* Aim *
Print the lines beginning with the one that contains "Keep writing the" and ending with the one that contains "Specular_IOR_Level=0.45)", exactly, both included, and no other lines.
'''
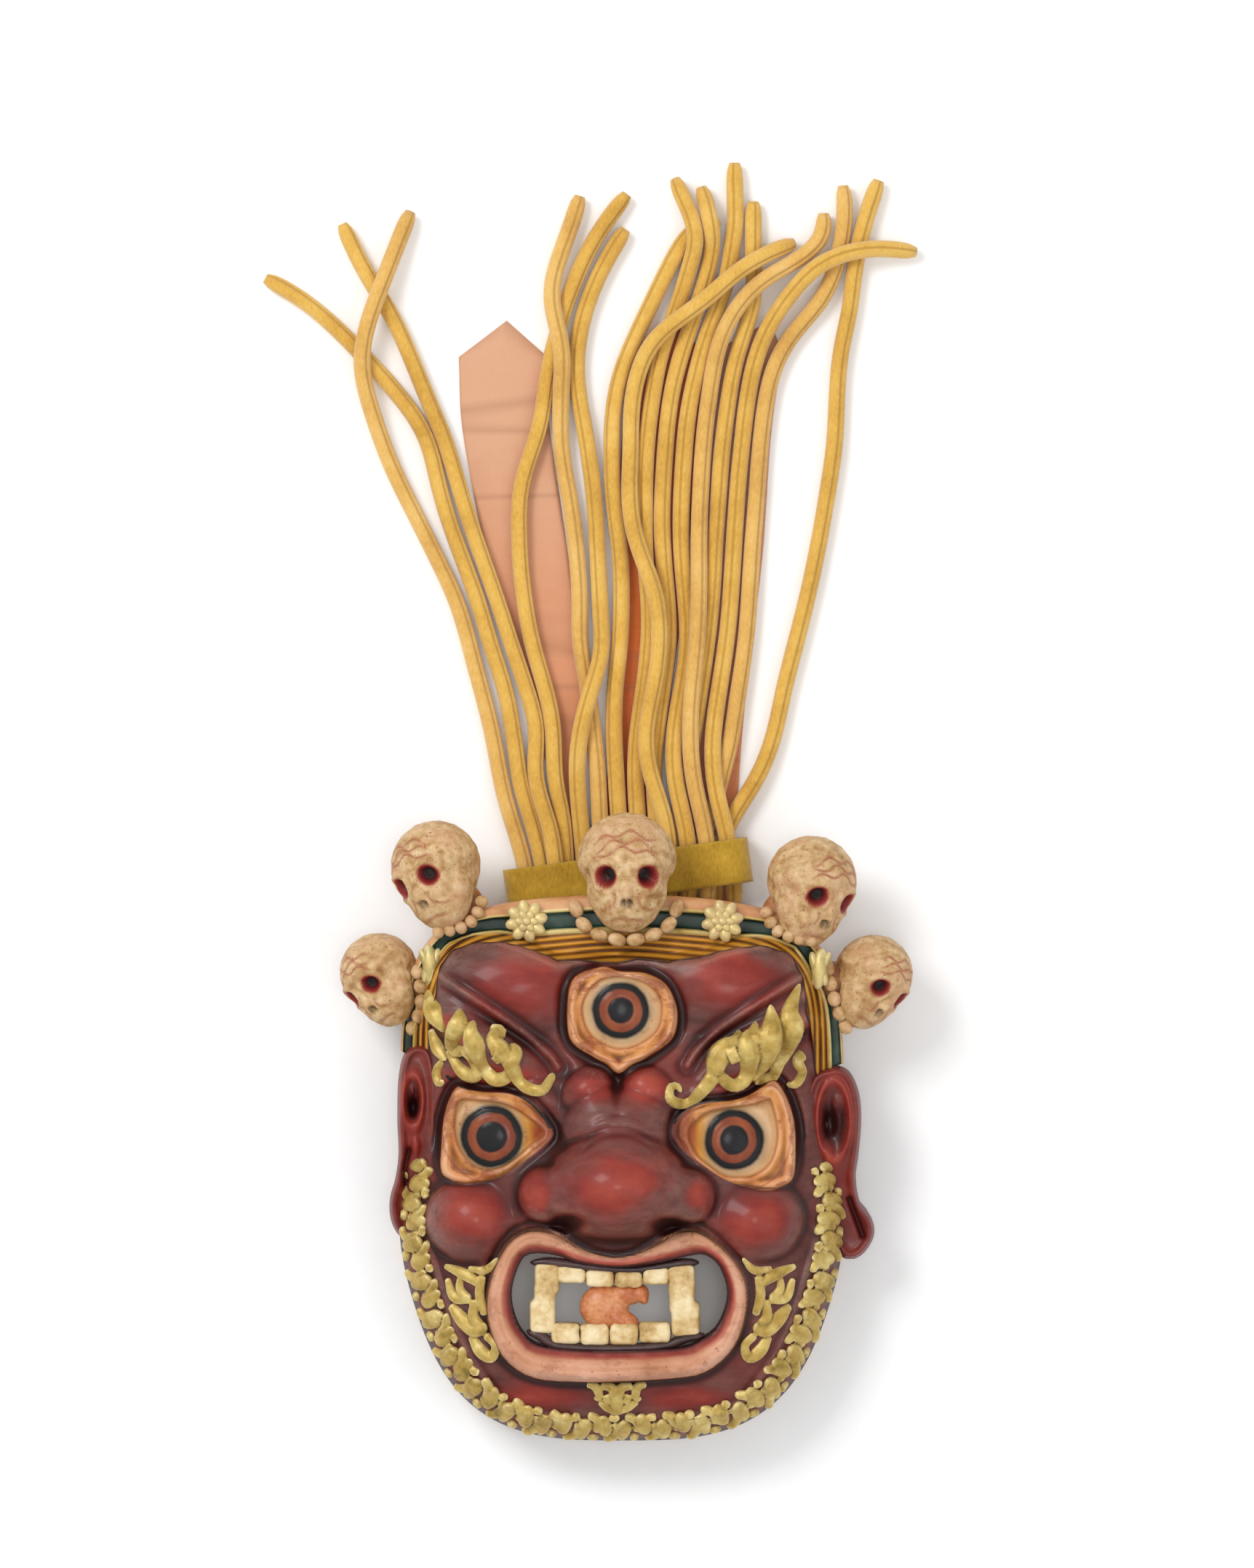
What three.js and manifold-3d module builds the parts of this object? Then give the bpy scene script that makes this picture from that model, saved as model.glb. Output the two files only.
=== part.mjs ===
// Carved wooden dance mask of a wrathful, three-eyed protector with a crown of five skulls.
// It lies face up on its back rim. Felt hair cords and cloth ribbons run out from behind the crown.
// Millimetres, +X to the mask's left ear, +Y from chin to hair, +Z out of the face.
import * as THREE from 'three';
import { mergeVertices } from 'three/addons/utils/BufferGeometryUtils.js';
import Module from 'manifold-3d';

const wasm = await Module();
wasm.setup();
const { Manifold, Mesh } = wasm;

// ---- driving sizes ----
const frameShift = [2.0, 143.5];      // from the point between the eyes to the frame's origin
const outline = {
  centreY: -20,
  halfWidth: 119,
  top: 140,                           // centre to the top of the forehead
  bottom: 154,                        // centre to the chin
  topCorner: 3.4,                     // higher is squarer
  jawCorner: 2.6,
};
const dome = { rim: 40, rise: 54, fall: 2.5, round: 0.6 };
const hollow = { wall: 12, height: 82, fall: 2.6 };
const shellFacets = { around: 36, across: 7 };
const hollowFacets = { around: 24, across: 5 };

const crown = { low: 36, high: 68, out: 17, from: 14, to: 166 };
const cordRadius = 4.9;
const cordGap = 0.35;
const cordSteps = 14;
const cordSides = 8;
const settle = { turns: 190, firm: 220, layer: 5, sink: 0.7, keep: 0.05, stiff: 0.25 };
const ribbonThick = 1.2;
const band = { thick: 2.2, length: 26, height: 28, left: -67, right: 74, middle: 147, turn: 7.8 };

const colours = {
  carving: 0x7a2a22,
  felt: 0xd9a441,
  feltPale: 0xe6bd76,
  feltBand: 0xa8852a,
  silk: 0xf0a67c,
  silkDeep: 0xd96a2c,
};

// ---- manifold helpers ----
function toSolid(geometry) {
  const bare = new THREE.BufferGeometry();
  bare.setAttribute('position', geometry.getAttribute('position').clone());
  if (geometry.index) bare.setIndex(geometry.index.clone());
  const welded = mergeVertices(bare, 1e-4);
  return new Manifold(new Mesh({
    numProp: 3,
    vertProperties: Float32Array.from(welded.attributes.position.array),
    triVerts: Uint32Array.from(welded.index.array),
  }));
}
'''
'''
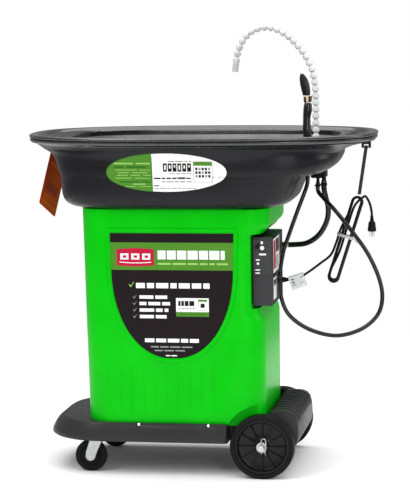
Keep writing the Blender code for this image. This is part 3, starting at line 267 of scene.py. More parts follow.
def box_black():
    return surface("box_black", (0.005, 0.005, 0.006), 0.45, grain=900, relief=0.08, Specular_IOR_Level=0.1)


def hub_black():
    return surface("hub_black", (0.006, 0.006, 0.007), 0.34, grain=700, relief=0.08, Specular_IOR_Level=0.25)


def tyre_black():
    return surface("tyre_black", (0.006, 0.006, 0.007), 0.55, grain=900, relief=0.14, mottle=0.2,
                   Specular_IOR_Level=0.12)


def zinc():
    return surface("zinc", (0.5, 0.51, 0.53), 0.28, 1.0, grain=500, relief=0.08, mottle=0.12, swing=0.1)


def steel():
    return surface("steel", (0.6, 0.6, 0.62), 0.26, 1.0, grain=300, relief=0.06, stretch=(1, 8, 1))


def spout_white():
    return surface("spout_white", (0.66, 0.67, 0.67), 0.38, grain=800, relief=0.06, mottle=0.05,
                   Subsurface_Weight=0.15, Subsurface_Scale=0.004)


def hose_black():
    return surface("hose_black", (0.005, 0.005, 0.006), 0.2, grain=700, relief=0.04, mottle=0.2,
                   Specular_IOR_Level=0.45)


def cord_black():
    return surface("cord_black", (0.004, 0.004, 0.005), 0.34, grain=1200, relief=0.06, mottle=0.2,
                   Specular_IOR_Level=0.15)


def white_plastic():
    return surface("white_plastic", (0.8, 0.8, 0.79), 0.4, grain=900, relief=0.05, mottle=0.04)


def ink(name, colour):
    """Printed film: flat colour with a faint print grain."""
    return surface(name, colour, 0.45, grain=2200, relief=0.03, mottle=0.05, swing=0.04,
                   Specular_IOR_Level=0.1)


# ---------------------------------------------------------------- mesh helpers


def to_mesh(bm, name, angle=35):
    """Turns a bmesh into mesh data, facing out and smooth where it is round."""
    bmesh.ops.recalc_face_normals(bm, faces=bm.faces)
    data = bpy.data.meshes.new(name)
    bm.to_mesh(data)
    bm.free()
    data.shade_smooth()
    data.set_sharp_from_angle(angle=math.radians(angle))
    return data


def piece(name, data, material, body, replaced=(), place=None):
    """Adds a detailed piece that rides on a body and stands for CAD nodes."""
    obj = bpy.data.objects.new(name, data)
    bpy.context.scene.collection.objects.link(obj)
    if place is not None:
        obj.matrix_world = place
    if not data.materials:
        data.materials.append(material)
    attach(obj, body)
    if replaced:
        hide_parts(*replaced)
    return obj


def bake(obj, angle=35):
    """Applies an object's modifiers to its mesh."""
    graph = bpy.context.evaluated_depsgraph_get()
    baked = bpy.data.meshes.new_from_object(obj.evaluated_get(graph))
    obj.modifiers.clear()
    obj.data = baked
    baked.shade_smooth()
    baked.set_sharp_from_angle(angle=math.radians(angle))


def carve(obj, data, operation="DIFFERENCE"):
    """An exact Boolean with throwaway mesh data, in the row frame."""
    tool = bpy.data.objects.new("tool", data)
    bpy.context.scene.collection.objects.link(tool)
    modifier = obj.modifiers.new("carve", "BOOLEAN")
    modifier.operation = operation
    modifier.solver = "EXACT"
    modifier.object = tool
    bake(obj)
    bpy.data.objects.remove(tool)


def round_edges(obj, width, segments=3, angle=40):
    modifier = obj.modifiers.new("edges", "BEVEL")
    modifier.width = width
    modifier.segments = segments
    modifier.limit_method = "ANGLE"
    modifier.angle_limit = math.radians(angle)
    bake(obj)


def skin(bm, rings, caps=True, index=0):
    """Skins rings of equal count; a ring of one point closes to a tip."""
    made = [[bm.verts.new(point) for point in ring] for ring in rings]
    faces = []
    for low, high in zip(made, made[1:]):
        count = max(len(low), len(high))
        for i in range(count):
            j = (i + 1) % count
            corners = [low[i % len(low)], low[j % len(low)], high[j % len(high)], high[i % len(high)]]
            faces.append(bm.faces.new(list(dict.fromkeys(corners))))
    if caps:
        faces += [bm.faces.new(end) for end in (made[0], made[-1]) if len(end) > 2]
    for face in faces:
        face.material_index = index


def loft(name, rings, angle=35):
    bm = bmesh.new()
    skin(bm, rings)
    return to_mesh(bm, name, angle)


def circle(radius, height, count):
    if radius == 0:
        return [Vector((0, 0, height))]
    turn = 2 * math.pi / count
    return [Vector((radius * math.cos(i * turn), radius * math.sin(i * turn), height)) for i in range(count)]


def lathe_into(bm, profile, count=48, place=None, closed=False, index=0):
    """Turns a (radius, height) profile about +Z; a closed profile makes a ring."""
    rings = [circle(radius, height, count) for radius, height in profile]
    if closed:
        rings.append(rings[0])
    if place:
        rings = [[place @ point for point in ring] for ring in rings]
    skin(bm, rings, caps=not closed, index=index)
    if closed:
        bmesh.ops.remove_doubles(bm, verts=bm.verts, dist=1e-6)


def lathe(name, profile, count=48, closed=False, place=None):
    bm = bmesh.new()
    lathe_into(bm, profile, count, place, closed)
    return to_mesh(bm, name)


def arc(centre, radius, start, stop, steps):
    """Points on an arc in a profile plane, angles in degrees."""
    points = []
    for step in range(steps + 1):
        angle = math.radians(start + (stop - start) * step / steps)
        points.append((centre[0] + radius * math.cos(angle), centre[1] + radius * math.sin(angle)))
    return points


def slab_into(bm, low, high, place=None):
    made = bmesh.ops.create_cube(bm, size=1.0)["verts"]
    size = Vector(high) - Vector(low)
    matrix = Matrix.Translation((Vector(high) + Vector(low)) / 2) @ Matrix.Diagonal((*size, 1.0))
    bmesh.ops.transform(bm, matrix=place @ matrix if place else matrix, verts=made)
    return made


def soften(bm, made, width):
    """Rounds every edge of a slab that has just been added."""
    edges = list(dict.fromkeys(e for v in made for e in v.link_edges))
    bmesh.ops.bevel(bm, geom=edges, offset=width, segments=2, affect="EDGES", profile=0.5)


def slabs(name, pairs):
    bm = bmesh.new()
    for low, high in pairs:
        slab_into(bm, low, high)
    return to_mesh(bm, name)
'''
* Output of the task *
Keep writing the Blender code for this image. This is part 3, starting at line 267 of scene.py. More parts follow.
def box_black():
    return surface("box_black", (0.005, 0.005, 0.006), 0.45, grain=900, relief=0.08, Specular_IOR_Level=0.1)


def hub_black():
    return surface("hub_black", (0.006, 0.006, 0.007), 0.34, grain=700, relief=0.08, Specular_IOR_Level=0.25)


def tyre_black():
    return surface("tyre_black", (0.006, 0.006, 0.007), 0.55, grain=900, relief=0.14, mottle=0.2,
                   Specular_IOR_Level=0.12)


def zinc():
    return surface("zinc", (0.5, 0.51, 0.53), 0.28, 1.0, grain=500, relief=0.08, mottle=0.12, swing=0.1)


def steel():
    return surface("steel", (0.6, 0.6, 0.62), 0.26, 1.0, grain=300, relief=0.06, stretch=(1, 8, 1))


def spout_white():
    return surface("spout_white", (0.66, 0.67, 0.67), 0.38, grain=800, relief=0.06, mottle=0.05,
                   Subsurface_Weight=0.15, Subsurface_Scale=0.004)


def hose_black():
    return surface("hose_black", (0.005, 0.005, 0.006), 0.2, grain=700, relief=0.04, mottle=0.2,
                   Specular_IOR_Level=0.45)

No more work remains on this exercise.